The problem lies in how posts such as status updates live on Facebook; they’re ephemeral and widespread, and subject to the whims of a patented algorithm. Unless your friends did a great job of both noticing your post and copying down your event details, they might not show up, because it’s really hard to find that post later on to get the details.

Creating an event page lets your friends revisit the details with one click, whenever they want, and the platform automatically sets up reminders to make sure they don’t totally forget your birthday. (Because, tragic.)

More importantly, having an event page lets you send out specific invites to the people you care the most about having in attendance. Even if you choose to make your birthday a public event (you party animal!) you can let people like your best friend or grandma know that you specifically want them there.

The same factors apply to your corporate or B2B event. In order to get the most traction from Facebook, you need to target your audience and keep your event top of mind. Luckily, Facebook makes this easy, as long as you’re using their platform the way it’s designed. So take the extra time to make a robust, informational Facebook event page, instead of relying on simply posting your event registration site once.

2     Optimize your business page for event promotion

Okay, okay, this is more of a half-step than a full one, but 5 looked better in the post title than 4.5.

Once you’ve created your event page, it’s important that visitors to your company or group page can find it easily. Someone who’s interested in your event might not remember the exact event name, but they’re more likely to remember who’s throwing it. So it’s a good idea to make it so they can easily re-discover your event when they search your brand name.

The best thing you can do is move your events tab right up to the tippy top of your business page, which you can do by clicking “manage tabs” in the “more” dropdown.

If you skip this step, you may lose potential registrants, even if they’re hitting your page looking for the event.

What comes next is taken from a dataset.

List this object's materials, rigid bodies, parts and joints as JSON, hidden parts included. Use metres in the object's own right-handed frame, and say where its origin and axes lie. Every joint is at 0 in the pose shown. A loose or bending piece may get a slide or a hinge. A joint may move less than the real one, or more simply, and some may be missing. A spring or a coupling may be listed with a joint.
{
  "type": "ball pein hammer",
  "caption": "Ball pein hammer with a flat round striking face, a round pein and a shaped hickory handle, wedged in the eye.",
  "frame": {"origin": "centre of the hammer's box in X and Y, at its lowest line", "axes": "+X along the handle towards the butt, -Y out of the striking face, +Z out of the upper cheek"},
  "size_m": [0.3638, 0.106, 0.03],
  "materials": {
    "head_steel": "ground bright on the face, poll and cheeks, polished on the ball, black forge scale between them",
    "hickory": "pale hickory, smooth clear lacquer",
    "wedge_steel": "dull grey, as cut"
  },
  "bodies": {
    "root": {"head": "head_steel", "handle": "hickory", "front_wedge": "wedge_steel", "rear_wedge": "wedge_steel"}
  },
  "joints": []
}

3     Share your event to your page (and your speakers’ pages, and your sponsors’ pages, and … you get the idea)

This is the manual part, and the closest step to how you might natively think of sharing your event on Facebook. Once the event’s created, you can start boosting its presence on feeds (and in hearts) by sharing it everywhere you can.

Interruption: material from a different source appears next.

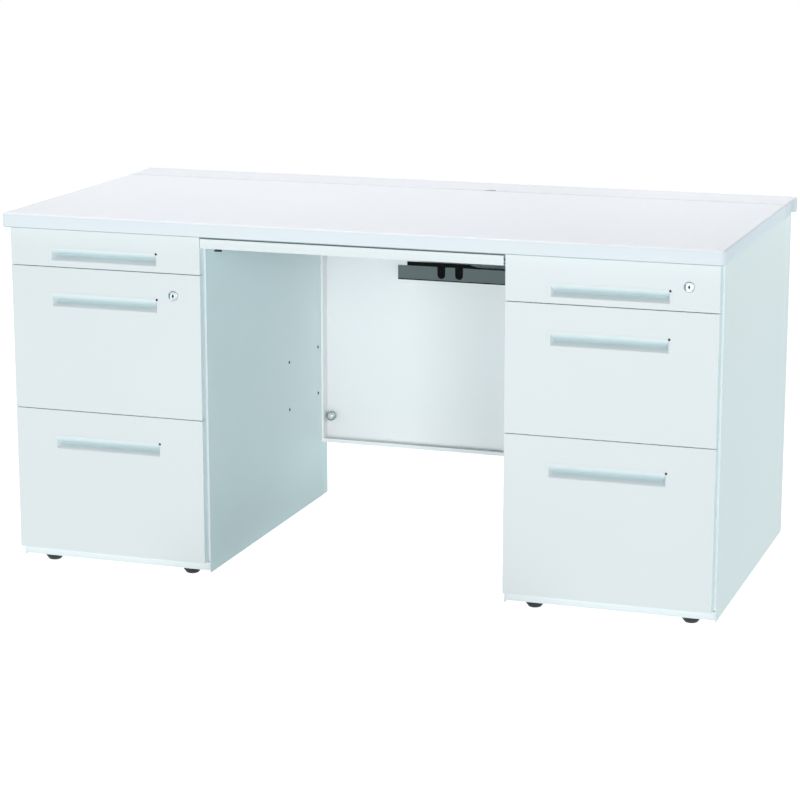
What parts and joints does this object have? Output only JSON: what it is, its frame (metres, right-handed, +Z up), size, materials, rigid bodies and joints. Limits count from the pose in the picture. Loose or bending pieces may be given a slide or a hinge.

A good place to start is your own company page. You can share your event on it by clicking “more” on your event page (next to “invite”) and hitting “add to page.” Set yourself some reminders to do this regularly to extend your reach.

More importantly, you can push your event to a much broader audience if you share your event page to your speakers’ and sponsors’ company pages as well, along with any stakeholders in your organization who may have relevant networks.

Asking for this kind of influencer reach is crucial for expanding your Facebook audience. And anyone with an official Facebook page can add the event to their public calendar, if they’re not comfortable sharing the post directly. The more places your event page is present and accessible, the better.

4     Take advantage of Facebook’s ad platform

If you’re using Facebook to promote your event, you should throw a little money behind the whole shindig to really help it take off. The good news is, Facebook’s ad platform is a really safe bet; targeting within the platform can get super, crazy specific.  

So budget some money, and get to segmenting. You can target by location, age, gender, likes, interests, education, workplace, job role—literally anything you think of can help keep your ad budget down while expanding your reach exponentially.  

If you want to get really fancy and advanced, Facebook also lets you create unique audience segments for your ad campaigns. We’re talking about targeting your own customers by email address, retargeting your site or app traffic, etc, so you can spend your hard-earned event budget while really resting assured that you’re reaching the best people.

5     Think mobile first

This one is crucial. In 2021, over 98% of Facebook’s overall traffic was from mobile, and that’s not just people looking at their aunt’s status updates—it’s your audience.

Luckily, your Facebook page and Events page are already going to be optimized for Facebook’s app, thanks to Facebook being … well, Facebook.

What you need to worry about is your event registration site. Your audience isn’t going to discover your event on mobile and then fire up the ol’ laptop just to order tickets. They need the journey from discovery to purchase to be seamless, and that means that when they navigate from the Facebook app to your event site on their phone, your registration tool better work.

If you’re using Swoogo, you’re used to event registration sites being automatically mobile responsive. But if you’re using another tool for registration, you may find that your site is a hot mess when accessed from a phone. It’s a good idea to think of this in advance when you’re choosing your event registration platform, or find ways to retroactively address it if you’re stuck in a contract with a clunkier tool. (We’re sorry.)

Bottom line

Make sure it’s easy for your new audience to buy tickets, no matter how they access Facebook or your event page.

After all, there’s no point in steering your audience to the beginning of the journey, if you can’t get across the finish line.